## [Goal of the exercise]
Print verbatim the opening line of the material and every subsequent line through the one containing "each piece home.".

:: Data block

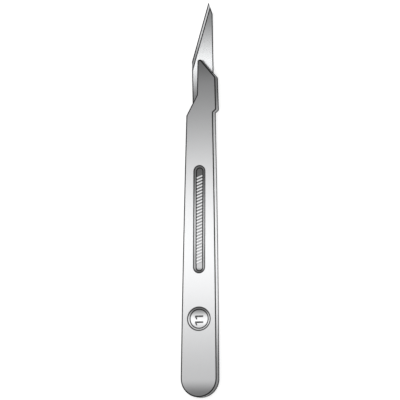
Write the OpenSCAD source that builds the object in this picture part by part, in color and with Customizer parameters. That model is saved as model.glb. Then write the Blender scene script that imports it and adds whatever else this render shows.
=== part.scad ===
// Disposable scalpel, lying on its back face with the cutting edge towards -X.
// X runs across the handle, Y from the butt to the tip of the blade, and Z up from
// the surface it lies on. The origin is under the middle of the whole instrument.
// Inside the modules Y counts from the butt, and place() moves each piece home.

/* [Handle] */
// Length of the grip, from the butt to the foot of the slope beside the blade
grip_len = 103.8; // [90:0.1:130]
// Width across the round butt, the widest place
butt_w = 13.9; // [12.8:0.1:18]
// Width at the front end of the grip
neck_w = 10.4; // [8:0.1:12]
// Swelling of each side past a straight taper, halfway along the grip
belly = 0.17; // [0:0.01:0.6]
// Thickness of the whole moulding
handle_t = 3.8; // [3:0.1:6]
// Radius that breaks every outer edge of the moulding
edge_r = 0.4; // [0.1:0.05:0.6]
// Radius of the corners in plan
corner_r = 0.7; // [0.6:0.05:1.2]

/* [Nose] */
// Length of the slope that leads from the grip to the nose, on the cutting side
slope_len = 7.6; // [5:0.1:12]
// Length of the nose, from the top of that slope to its tip
nose_len = 13.3; // [10:0.1:18]
// Reach of the nose to the cutting side of the axis, at its root
nose_root_x = 1.2; // [0.8:0.05:2]
// Reach of the nose to the cutting side of the axis, at its tip
nose_tip_x = 1; // [0.6:0.05:1.5]
// Radius of the tip of the nose
nose_tip_r = 0.9; // [0.6:0.05:1.4]
// Reach of the shoulder behind the blade, at its foot
shoulder_x = 6.4; // [5.8:0.05:7]
// Narrowing of the shoulder from its foot to its top
shoulder_taper = 0.4; // [0:0.05:0.8]
// Length of the shoulder's straight side
shoulder_len = 11.5; // [8:0.1:14]
// Distance from the end of the grip to the step out to the shoulder
step_gap = 1.5; // [0.5:0.1:4]
// Length of the slanted step out to the shoulder
step_len = 1; // [0.5:0.1:2]

/* [Grip pocket] */
// Distance from the butt to the near end of the pocket
pocket_y = 45.8; // [36:0.1:60]
// Length of the pocket at the surface
pocket_len = 39.6; // [25:0.1:45]
// Width of the pocket at the surface
pocket_w = 4.2; // [3:0.1:6]
// Width of the sloping wall round the pocket and the number's dish
wall_slope = 0.7; // [0.3:0.05:1]
// Depth of the pocket
pocket_depth = 0.5; // [0.4:0.05:1]
// Spacing of the ribs along the handle
rib_pitch = 1.16; // [1:0.02:2]
// Slant of the ribs
rib_tilt = 22; // [0:1:40]
// Height of a rib above the pocket's floor
rib_h = 0.3; // [0.1:0.05:0.4]
// Width of a rib at the floor, across the rib
rib_base = 0.8; // [0.6:0.02:0.88]
// Width of a rib's flat top
rib_top = 0.5; // [0.2:0.02:0.56]
// Distance from the pocket's end to the middle of the first rib
rib_margin = 3.6; // [3:0.1:8]

/* [Number dish] */
// Distance from the butt to the middle of the dish
dish_y = 28.9; // [22:0.1:34]
// Diameter of the dish at the surface
dish_d = 8.6; // [6:0.1:10]
// Depth of the dish
dish_depth = 0.35; // [0.2:0.05:1]

/* [Blade] */
// Length of the blade's back and tip together, from the heel
blade_len = 38.9; // [34:0.1:44]
// How far the blade reaches past the nose
blade_reach = 21.3; // [16:0.1:30]
// Distance from the axis to the tip of the blade, on the side away from the edge
tip_x = 2.7; // [1.5:0.1:4]
// Lean of the whole blade to the cutting side, in degrees
blade_lean = 1.2; // [0:0.1:3]
// Width of the blade
blade_w = 8.2; // [7:0.05:9]
// Thickness of the blade
blade_t = 0.4; // [0.3:0.02:0.6]
// Length of the cutting edge, measured along the blade
edge_len = 21.7; // [16:0.1:26]
// Width of the ground bevel at the cutting edge
bevel_w = 1; // [0.5:0.05:1.6]
// Distance from the tip to the line of the back, across the blade
tip_drop = 1.5; // [0.8:0.05:2.5]
// Length of the slanted end of the back, measured along the blade
clip_len = 4.4; // [2:0.1:8]
// How much further the heel reaches at the cutting side than at the back
heel_slant = 1.7; // [0:0.1:3]
// Length of the slot in the blade
slot_len = 10; // [6:0.1:12]
// Width of the slot in the blade
slot_w = 2.6; // [1.6:0.1:3]
// Distance from the heel, at the back, to the slot
slot_gap = 3.4; // [2.5:0.1:5]
// Clearance all round between the blade and the moulding
blade_fit = 0.02; // [0.01:0.01:0.1]

/* [Hidden] */

nose_tip_y = grip_len + slope_len + nose_len;
overall_len = nose_tip_y + blade_reach;

// Middles of the moulding's corners, each one a pillar of radius corner_r
slope_foot = [corner_r - neck_w / 2, grip_len];
slope_top = [corner_r - nose_root_x, grip_len + slope_len];
step_foot = [neck_w / 2 - corner_r, grip_len + step_gap];
shoulder_foot = [shoulder_x - corner_r, step_foot.y + step_len];
shoulder_top = [shoulder_foot.x - shoulder_taper, shoulder_foot.y + shoulder_len];
nose_tip = [nose_tip_r - nose_tip_x, nose_tip_y - nose_tip_r];

// Middle of a corner on a swelling side of the grip, at a share s of its length
function side_corner(side, s) = [
  side * ((1 - s) * butt_w / 2 + s * neck_w / 2 + 4 * belly * s * (1 - s) - corner_r),
  (1 - s) * butt_w / 2 + s * grip_len
];

rib_count = floor((pocket_len - 2 * rib_margin) / rib_pitch) + 1;

// Corners of the blade's outline, counted from its tip before it leans
side_x = tip_drop - blade_w;
heel_side = [side_x, -blade_len - heel_slant];
heel_back = [tip_drop, -blade_len];
clip_foot = [tip_drop, -clip_len];
edge_foot = [side_x, -edge_len];
edge_run = norm(edge_foot);
edge_angle = atan2(-edge_foot.y, -edge_foot.x);
slot_mid = [tip_drop - blade_w / 2, slot_gap + slot_len / 2 - blade_len];

// Allowance that carries a cutting shape past the surface it opens
past = 1;
edge_steps = 4;
belly_steps = 6;

// Moves a piece from its place counted from the butt to its place on the surface
module place() {
  translate([0, -overall_len / 2, 0]) children();
}

// Upright pillar as thick as the handle, with both of its rims rounded
module pillar(middle, r, sides = 32) {
  translate(middle)
    for (a = [0 : 90 / edge_steps : 90]) {
      sunk = edge_r * (1 - sin(a));
      translate([0, 0, sunk])
        cylinder(r = r - edge_r * (1 - cos(a)), h = handle_t - 2 * sunk, $fn = sides);
    }
}

// The moulding before anything is sunk into it: grip, root of the nose, and nose
module blank() {
  hull() {
    pillar([0, butt_w / 2], butt_w / 2, 96);
    for (side = [-1, 1], i = [1 : belly_steps - 1])
      pillar(side_corner(side, i / belly_steps), corner_r);
    pillar(slope_foot, corner_r);
    pillar(step_foot, corner_r);
  }
  hull() {
    for (corner = [slope_foot, step_foot, shoulder_foot, shoulder_top, slope_top])
      pillar(corner, corner_r);
  }
  hull() {
    for (corner = [shoulder_foot, shoulder_top, slope_top])
      pillar(corner, corner_r);
    pillar(nose_tip, nose_tip_r);
  }
}

// Slanted rib with a flat top, standing on the floor of the grip pocket
module rib() {
  rotate([90, 0, 90 + rib_tilt])
    linear_extrude(2 * pocket_w, center = true)
      polygon([
        [-rib_base / 2, -past], [rib_base / 2, -past],
        [rib_base / 2, 0], [rib_top / 2, rib_h],
        [-rib_top / 2, rib_h], [-rib_base / 2, 0]
      ]);
}

// Space of the grip pocket below a surface at Z 0, with the ribs left standing
module grip_pocket() {
  wall_run = wall_slope * (1 + past / pocket_depth);
  difference() {
    hull()
      for (y = [pocket_w / 2, pocket_len - pocket_w / 2])
        translate([0, y, -pocket_depth])
          cylinder(r1 = pocket_w / 2 - wall_slope, r2 = pocket_w / 2 - wall_slope + wall_run,
                   h = pocket_depth + past, $fn = 48);
    for (i = [0 : rib_count - 1])
      translate([0, pocket_len / 2 + (i - (rib_count - 1) / 2) * rib_pitch, -pocket_depth])
        rib();
  }
}

// Space of the shallow dish that holds the blade's number
module dish() {
  floor_r = dish_d / 2 - wall_slope;
  translate([0, dish_y, handle_t - dish_depth])
    cylinder(r1 = floor_r, r2 = floor_r + wall_slope * (1 + past / dish_depth),
             h = dish_depth + past, $fn = 96);
}

// Carries an outline counted from the blade's tip into the middle of the thickness
module lay_blade(thickness) {
  translate([tip_x, overall_len, handle_t / 2])
    rotate([0, 0, blade_lean])
      linear_extrude(thickness, center = true) children();
}

// Slot in the blade, or with a clearance the key of the moulding that fills it
module slot_shape(clearance = 0) {
  r = slot_w / 2;
  translate(slot_mid) {
    for (end = [-1, 1])
      translate([0, end * (slot_len / 2 - r)]) circle(r = r - clearance, $fn = 48);
    square([slot_w - 2 * clearance, slot_len - slot_w], center = true);
  }
}

// Space that the blade takes up in the moulding, round the key
module blade_space() {
  lay_blade(blade_t + 2 * blade_fit)
    difference() {
      polygon([
        heel_side - [blade_fit, blade_fit], heel_back + [blade_fit, -blade_fit],
        [tip_drop + blade_fit, past - blade_reach], [side_x - blade_fit, past - blade_reach]
      ]);
      slot_shape(blade_fit);
    }
}

// The two ground faces: each takes off what lies over a plane through the edge
module grind() {
  bevel_angle = atan2(blade_t / 2, bevel_w);
  translate([tip_x, overall_len, handle_t / 2])
    rotate([0, 0, blade_lean + edge_angle])
      for (face = [-1, 1])
        rotate([-face * bevel_angle, 0, 0])
          translate([-edge_run / 2, 0, face * blade_w])
            cube([3 * edge_run, 2 * blade_w, 2 * blade_w], center = true);
}

module handle() {
  color("silver")
    place()
      difference() {
        blank();
        for (turn = [0, 180])
          translate([0, pocket_y, handle_t / 2])
            rotate([0, turn, 0])
              translate([0, 0, handle_t / 2]) grip_pocket();
        dish();
        blade_space();
      }
}

module blade() {
  color("gainsboro")
    place()
      difference() {
        lay_blade(blade_t)
          difference() {
            polygon([heel_side, heel_back, clip_foot, -clip_foot / 2, [side_x, 0]]);
            slot_shape();
          }
        grind();
      }
}

handle();
blade();
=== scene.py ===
from math import acos, atan2, ceil, cos, hypot, pi, radians, sin, tan

import bmesh
import bpy
from mathutils import Matrix, Vector
from mathutils.geometry import delaunay_2d_cdt
from mathutils.kdtree import KDTree


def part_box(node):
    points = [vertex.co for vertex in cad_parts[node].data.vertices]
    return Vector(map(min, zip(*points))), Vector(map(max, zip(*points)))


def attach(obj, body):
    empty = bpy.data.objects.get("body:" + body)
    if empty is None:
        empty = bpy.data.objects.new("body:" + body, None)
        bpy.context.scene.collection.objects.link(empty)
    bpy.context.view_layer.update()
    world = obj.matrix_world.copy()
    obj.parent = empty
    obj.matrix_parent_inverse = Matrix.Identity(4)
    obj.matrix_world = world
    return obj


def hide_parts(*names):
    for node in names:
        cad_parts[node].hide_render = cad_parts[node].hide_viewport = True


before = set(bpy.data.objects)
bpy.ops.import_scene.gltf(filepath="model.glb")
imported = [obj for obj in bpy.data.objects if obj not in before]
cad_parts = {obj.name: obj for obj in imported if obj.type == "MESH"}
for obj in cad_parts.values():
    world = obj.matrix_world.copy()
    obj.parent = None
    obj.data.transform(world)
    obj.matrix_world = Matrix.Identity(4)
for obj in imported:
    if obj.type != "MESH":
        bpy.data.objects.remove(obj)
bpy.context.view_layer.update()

mm = 0.001
handleLow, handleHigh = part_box("handle")
bladeLow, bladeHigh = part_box("blade")
buttY = handleLow.y / mm         # the pieces are counted from the butt of the handle, in mm
topZ = handleHigh.z / mm         # upper face of the handle
midZ = topZ / 2
bladeTip = bladeHigh.y / mm - buttY


def fromButt(x, y, z):
    return Vector((x, y + buttY, z)) * mm


# Camera

cameraLook = {
    "place": (679.3, -225.9, 2348.5),  # mm, far over the right side of the handle
    "aim": (-0.28, -0.15, 1.9),
    "roll": 0.21,                      # degrees, anticlockwise
    "lens": 600,                       # mm, as the sensor's width
    "sensor": 36,
    "nearest": 0.01,                   # m, what lies closer isn't seen
}


def lookingAt(place, aim):             # stands at the place, faces the aim, and keeps the tip side up
    back = (place - aim).normalized()
    right = Vector((0, 1, 0)).cross(back).normalized()
    turn = Matrix((right, back.cross(right), back)).transposed().to_4x4()
    return Matrix.Translation(place) @ turn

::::

## [Answer to the exercise]
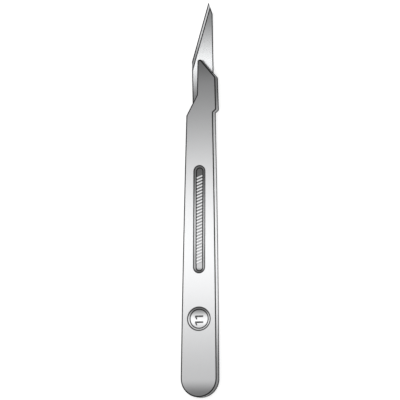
Write the OpenSCAD source that builds the object in this picture part by part, in color and with Customizer parameters. That model is saved as model.glb. Then write the Blender scene script that imports it and adds whatever else this render shows.
=== part.scad ===
// Disposable scalpel, lying on its back face with the cutting edge towards -X.
// X runs across the handle, Y from the butt to the tip of the blade, and Z up from
// the surface it lies on. The origin is under the middle of the whole instrument.
// Inside the modules Y counts from the butt, and place() moves each piece home.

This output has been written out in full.